New York-based quantum computer startup SEEQC has developed a digital chip that can operate in temperatures colder than outer space, the company said.

Quantum computers promise to complete some calculations millions of times faster than today’s most powerful supercomputer.

One challenge is that quantum processors with quantum bits, or qubits, often need to be stored at very low temperatures, close to zero Kelvin, or -273.15 degrees Celsius. Classical computers, on the other hand, operate at more moderate temperatures.

But the two need to be paired, as information from quantum processors is measured in a waveform and must be digitized into ones and zeros for classical computers used to control and access the qubits.
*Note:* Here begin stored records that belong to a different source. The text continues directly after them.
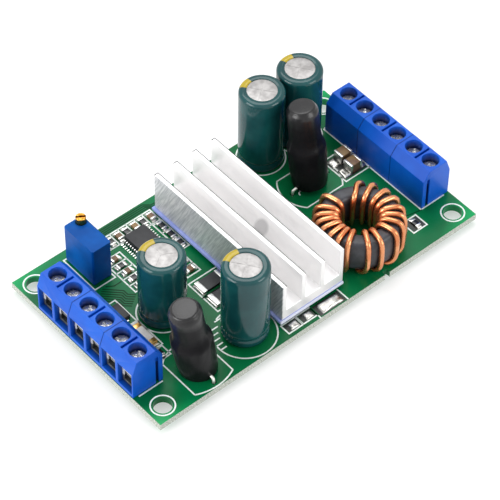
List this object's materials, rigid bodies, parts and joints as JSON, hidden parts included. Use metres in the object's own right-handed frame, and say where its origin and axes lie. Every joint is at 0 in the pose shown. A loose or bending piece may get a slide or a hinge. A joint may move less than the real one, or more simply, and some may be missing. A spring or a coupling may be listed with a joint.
{
  "type": "buck-boost converter module",
  "caption": "Step-up step-down power converter board with screw terminals, a finned heatsink, a toroid choke, tall capacitors and a trimmer.",
  "frame": {"origin": "centre of the four board holes, on the underside of the board", "axes": "+X along the board from the left terminals to the right ones, +Y to the trimmer's long edge, +Z out of the component side"},
  "size_m": [0.086, 0.048, 0.024],
  "materials": {
    "laminate": "green solder mask over glass laminate",
    "solder": "bright tin solder",
    "housing": "blue moulded plastic",
    "screw_steel": "zinc plated",
    "clamp_metal": "tinned sheet metal",
    "aluminium": "plain extruded",
    "pad": "soft filled rubber",
    "black_moulding": "black moulding compound",
    "core": "pressed magnetic powder, coated",
    "copper": "enamelled copper wire",
    "can_sleeve": "dark shrunk sleeve over a metal can",
    "choke_sleeve": "black shrunk sleeve",
    "trimmer_blue": "blue moulded plastic",
    "brass": "turned brass",
    "ceramic_brown": "fired ceramic with plated ends",
    "ceramic_white": "white ceramic with gilt ends",
    "resistor": "black glazed ceramic"
  },
  "bodies": {
    "board": {"capacitor_back_inner": "can_sleeve", "capacitor_back_outer": "can_sleeve", "capacitor_front": "can_sleeve", "capacitor_left": "can_sleeve", "ceramic_capacitors": "ceramic_brown", "chip_capacitors": "ceramic_brown", "chip_resistors": "resistor", "circuit_board": "laminate", "controller_chip": "black_moulding", "diode": "black_moulding", "fuse": "ceramic_white", "heatsink": "aluminium", "power_transistors": "black_moulding", "rod_choke_back": "choke_sleeve", "rod_choke_front": "choke_sleeve", "shunt_resistors": "resistor", "solder_joints": "solder", "terminal_contacts_left": "clamp_metal", "terminal_contacts_right": "clamp_metal", "terminal_housing_left_1": "housing", "terminal_housing_left_2": "housing", "terminal_housing_left_3": "housing", "terminal_housing_right_1": "housing", "terminal_housing_right_2": "housing", "terminal_housing_right_3": "housing", "thermal_pad": "pad", "toroid_core": "core", "toroid_winding": "copper", "trimmer_body": "trimmer_blue"},
    "clamp_screw_left_1": {"clamp_screw_left_1": "screw_steel"},
    "clamp_cage_left_1": {"clamp_cage_left_1": "clamp_metal"},
    "clamp_screw_left_2": {"clamp_screw_left_2": "screw_steel"},
    "clamp_cage_left_2": {"clamp_cage_left_2": "clamp_metal"},
    "clamp_screw_left_3": {"clamp_screw_left_3": "screw_steel"},
    "clamp_cage_left_3": {"clamp_cage_left_3": "clamp_metal"},
    "clamp_screw_left_4": {"clamp_screw_left_4": "screw_steel"},
    "clamp_cage_left_4": {"clamp_cage_left_4": "clamp_metal"},
    "clamp_screw_left_5": {"clamp_screw_left_5": "screw_steel"},
    "clamp_cage_left_5": {"clamp_cage_left_5": "clamp_metal"},
    "clamp_screw_left_6": {"clamp_screw_left_6": "screw_steel"},
    "clamp_cage_left_6": {"clamp_cage_left_6": "clamp_metal"},
    "clamp_screw_right_1": {"clamp_screw_right_1": "screw_steel"},
    "clamp_cage_right_1": {"clamp_cage_right_1": "clamp_metal"},
    "clamp_screw_right_2": {"clamp_screw_right_2": "screw_steel"},
    "clamp_cage_right_2": {"clamp_cage_right_2": "clamp_metal"},
    "clamp_screw_right_3": {"clamp_screw_right_3": "screw_steel"},
    "clamp_cage_right_3": {"clamp_cage_right_3": "clamp_metal"},
    "clamp_screw_right_4": {"clamp_screw_right_4": "screw_steel"},
    "clamp_cage_right_4": {"clamp_cage_right_4": "clamp_metal"},
    "clamp_screw_right_5": {"clamp_screw_right_5": "screw_steel"},
    "clamp_cage_right_5": {"clamp_cage_right_5": "clamp_metal"},
    "clamp_screw_right_6": {"clamp_screw_right_6": "screw_steel"},
    "clamp_cage_right_6": {"clamp_cage_right_6": "clamp_metal"},
    "trimmer_screw": {"trimmer_screw": "brass"}
  },
  "joints": [
    {"name": "screw_turn_left_1", "type": "hinge", "parent": "board", "child": "clamp_screw_left_1", "pos_m": [-0.0394, -0.0129, 0.0086], "axis": [0, 0, -1], "range_deg": [0, 1260]},
    {"name": "cage_lift_left_1", "type": "slide", "parent": "board", "child": "clamp_cage_left_1", "axis": [0, 0, 1], "range_m": [0, 0.00158]},
    {"name": "screw_turn_left_2", "type": "hinge", "parent": "board", "child": "clamp_screw_left_2", "pos_m": [-0.0394, -0.00782, 0.0086], "axis": [0, 0, -1], "range_deg": [0, 1260]},
    {"name": "cage_lift_left_2", "type": "slide", "parent": "board", "child": "clamp_cage_left_2", "axis": [0, 0, 1], "range_m": [0, 0.00158]},
    {"name": "screw_turn_left_3", "type": "hinge", "parent": "board", "child": "clamp_screw_left_3", "pos_m": [-0.0394, -0.00274, 0.0086], "axis": [0, 0, -1], "range_deg": [0, 1260]},
    {"name": "cage_lift_left_3", "type": "slide", "parent": "board", "child": "clamp_cage_left_3", "axis": [0, 0, 1], "range_m": [0, 0.00158]},
    {"name": "screw_turn_left_4", "type": "hinge", "parent": "board", "child": "clamp_screw_left_4", "pos_m": [-0.0394, 0.00234, 0.0086], "axis": [0, 0, -1], "range_deg": [0, 1260]},
    {"name": "cage_lift_left_4", "type": "slide", "parent": "board", "child": "clamp_cage_left_4", "axis": [0, 0, 1], "range_m": [0, 0.00158]},
    {"name": "screw_turn_left_5", "type": "hinge", "parent": "board", "child": "clamp_screw_left_5", "pos_m": [-0.0394, 0.00742, 0.0086], "axis": [0, 0, -1], "range_deg": [0, 1260]},
    {"name": "cage_lift_left_5", "type": "slide", "parent": "board", "child": "clamp_cage_left_5", "axis": [0, 0, 1], "range_m": [0, 0.00158]},
    {"name": "screw_turn_left_6", "type": "hinge", "parent": "board", "child": "clamp_screw_left_6", "pos_m": [-0.0394, 0.0125, 0.0086], "axis": [0, 0, -1], "range_deg": [0, 1260]},
    {"name": "cage_lift_left_6", "type": "slide", "parent": "board", "child": "clamp_cage_left_6", "axis": [0, 0, 1], "range_m": [0, 0.00158]},
    {"name": "screw_turn_right_1", "type": "hinge", "parent": "board", "child": "clamp_screw_right_1", "pos_m": [0.0394, -0.0129, 0.0086], "axis": [0, 0, -1], "range_deg": [0, 1260]},
    {"name": "cage_lift_right_1", "type": "slide", "parent": "board", "child": "clamp_cage_right_1", "axis": [0, 0, 1], "range_m": [0, 0.00158]},
    {"name": "screw_turn_right_2", "type": "hinge", "parent": "board", "child": "clamp_screw_right_2", "pos_m": [0.0394, -0.00782, 0.0086], "axis": [0, 0, -1], "range_deg": [0, 1260]},
    {"name": "cage_lift_right_2", "type": "slide", "parent": "board", "child": "clamp_cage_right_2", "axis": [0, 0, 1], "range_m": [0, 0.00158]},
    {"name": "screw_turn_right_3", "type": "hinge", "parent": "board", "child": "clamp_screw_right_3", "pos_m": [0.0394, -0.00274, 0.0086], "axis": [0, 0, -1], "range_deg": [0, 1260]},
    {"name": "cage_lift_right_3", "type": "slide", "parent": "board", "child": "clamp_cage_right_3", "axis": [0, 0, 1], "range_m": [0, 0.00158]},
    {"name": "screw_turn_right_4", "type": "hinge", "parent": "board", "child": "clamp_screw_right_4", "pos_m": [0.0394, 0.00234, 0.0086], "axis": [0, 0, -1], "range_deg": [0, 1260]},
    {"name": "cage_lift_right_4", "type": "slide", "parent": "board", "child": "clamp_cage_right_4", "axis": [0, 0, 1], "range_m": [0, 0.00158]},
    {"name": "screw_turn_right_5", "type": "hinge", "parent": "board", "child": "clamp_screw_right_5", "pos_m": [0.0394, 0.00742, 0.0086], "axis": [0, 0, -1], "range_deg": [0, 1260]},
    {"name": "cage_lift_right_5", "type": "slide", "parent": "board", "child": "clamp_cage_right_5", "axis": [0, 0, 1], "range_m": [0, 0.00158]},
    {"name": "screw_turn_right_6", "type": "hinge", "parent": "board", "child": "clamp_screw_right_6", "pos_m": [0.0394, 0.0125, 0.0086], "axis": [0, 0, -1], "range_deg": [0, 1260]},
    {"name": "cage_lift_right_6", "type": "slide", "parent": "board", "child": "clamp_cage_right_6", "axis": [0, 0, 1], "range_m": [0, 0.00158]},
    {"name": "trimmer_turn", "type": "hinge", "parent": "board", "child": "trimmer_screw", "pos_m": [-0.02722, 0.02039, 0.0125], "axis": [0, 0, 1], "continuous": true}
  ],
  "couplings": [
    {"joint": "screw_turn_left_1", "follows": "cage_lift_left_1", "rad_per_m": 13963},
    {"joint": "screw_turn_left_2", "follows": "cage_lift_left_2", "rad_per_m": 13963},
    {"joint": "screw_turn_left_3", "follows": "cage_lift_left_3", "rad_per_m": 13963},
    {"joint": "screw_turn_left_4", "follows": "cage_lift_left_4", "rad_per_m": 13963},
    {"joint": "screw_turn_left_5", "follows": "cage_lift_left_5", "rad_per_m": 13963},
    {"joint": "screw_turn_left_6", "follows": "cage_lift_left_6", "rad_per_m": 13963},
    {"joint": "screw_turn_right_1", "follows": "cage_lift_right_1", "rad_per_m": 13963},
    {"joint": "screw_turn_right_2", "follows": "cage_lift_right_2", "rad_per_m": 13963},
    {"joint": "screw_turn_right_3", "follows": "cage_lift_right_3", "rad_per_m": 13963},
    {"joint": "screw_turn_right_4", "follows": "cage_lift_right_4", "rad_per_m": 13963},
    {"joint": "screw_turn_right_5", "follows": "cage_lift_right_5", "rad_per_m": 13963},
    {"joint": "screw_turn_right_6", "follows": "cage_lift_right_6", "rad_per_m": 13963}
  ]
}
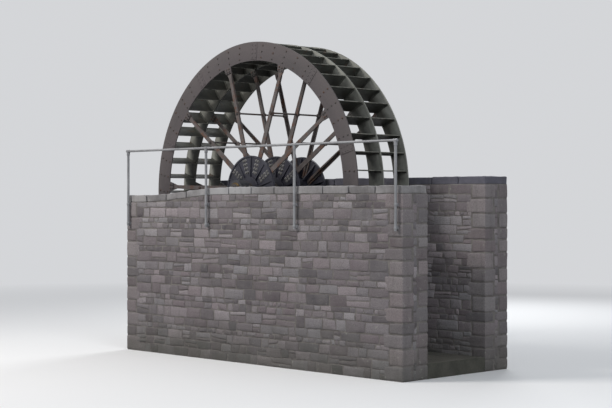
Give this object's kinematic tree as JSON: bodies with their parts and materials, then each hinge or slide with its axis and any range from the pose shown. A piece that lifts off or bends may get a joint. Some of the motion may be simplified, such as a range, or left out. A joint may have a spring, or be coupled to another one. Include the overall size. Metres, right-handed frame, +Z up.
{
  "type": "water wheel",
  "caption": "Iron water wheel with flat shroud rings, tapered arms and curved open-backed floats, turning in plain bearings on the walls of a stone pit.",
  "frame": {"origin": "middle of the footprint, on the underside of the pit floor and walls", "axes": "+Z up, +Y from the front wall to the back wall along the shaft, +X to the right as seen from the front"},
  "size_m": [7.25, 2.8039, 5.8699],
  "materials": {
    "wall_stone": "coursed rubble stone with lime mortar, weathered",
    "pale_coping": "pale cement-faced coping stone",
    "slate_coping": "blue-grey flagstone coping",
    "pit_stone": "damp stone paving",
    "bed_stone": "dressed gritstone block",
    "bearing_iron": "dark painted cast iron, greasy",
    "brass": "worn bearing brass",
    "rail_steel": "galvanised steel tube",
    "shaft_steel": "dark wrought iron with bright journals",
    "hub_iron": "blue-grey cast iron",
    "arm_iron": "wrought iron, grey with brown rust",
    "shroud_iron": "weathered grey-brown iron plate",
    "float_iron": "wrought iron plate, grey-green with rust"
  },
  "bodies": {
    "pit": {"front_wall": "wall_stone", "front_coping": "pale_coping", "back_wall": "wall_stone", "back_coping": "slate_coping", "pit_floor": "pit_stone", "bedstones": "bed_stone", "pedestal_front": "bearing_iron", "pedestal_back": "bearing_iron", "cap_front": "bearing_iron", "cap_back": "bearing_iron", "bearing_brasses": "brass", "guard_posts": "rail_steel", "guard_rail": "rail_steel"},
    "wheel": {"shaft": "shaft_steel", "hub_near": "hub_iron", "hub_middle": "hub_iron", "hub_far": "hub_iron", "arms_near": "arm_iron", "arms_middle": "arm_iron", "arms_far": "arm_iron", "shroud_near": "shroud_iron", "shroud_middle": "shroud_iron", "shroud_far": "shroud_iron", "tie_rods": "arm_iron", "floats_near_01": "float_iron", "floats_near_02": "float_iron", "floats_near_03": "float_iron", "floats_near_04": "float_iron", "floats_far_01": "float_iron", "floats_far_02": "float_iron", "floats_far_03": "float_iron", "floats_far_04": "float_iron"}
  },
  "joints": [
    {"name": "wheel_spin", "type": "hinge", "parent": "pit", "child": "wheel", "pos_m": [-0.775, 0.033, 3.12], "axis": [0, 1, 0], "continuous": true}
  ]
}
Currently, wires connect the quantum processor in the freezing chamber to classical computers at room temperature, but the change in temperature can slow it down and cause other problems. SEEQC also created its quantum computer this way and is now trying to modify it with its new chips.

The first chip revealed on Wednesday (15) sits directly under the quantum processor, controls the qubits and reads the results.

The technology could make it easier to build more powerful quantum computers, as each cryogenic chamber would be able to support a larger number of qubits, John Levy, SEEQC co-founder and president, told Reuters. Today’s superconducting quantum computers have hundreds of qubits, but some estimate that thousands, or even a million, might be needed to create a quantum computer that runs useful algorithms.

At least two other chips still under development will be in a slightly warmer part of the cryochamber.

The company was founded in 2018 and has raised a total of $30 million from investors.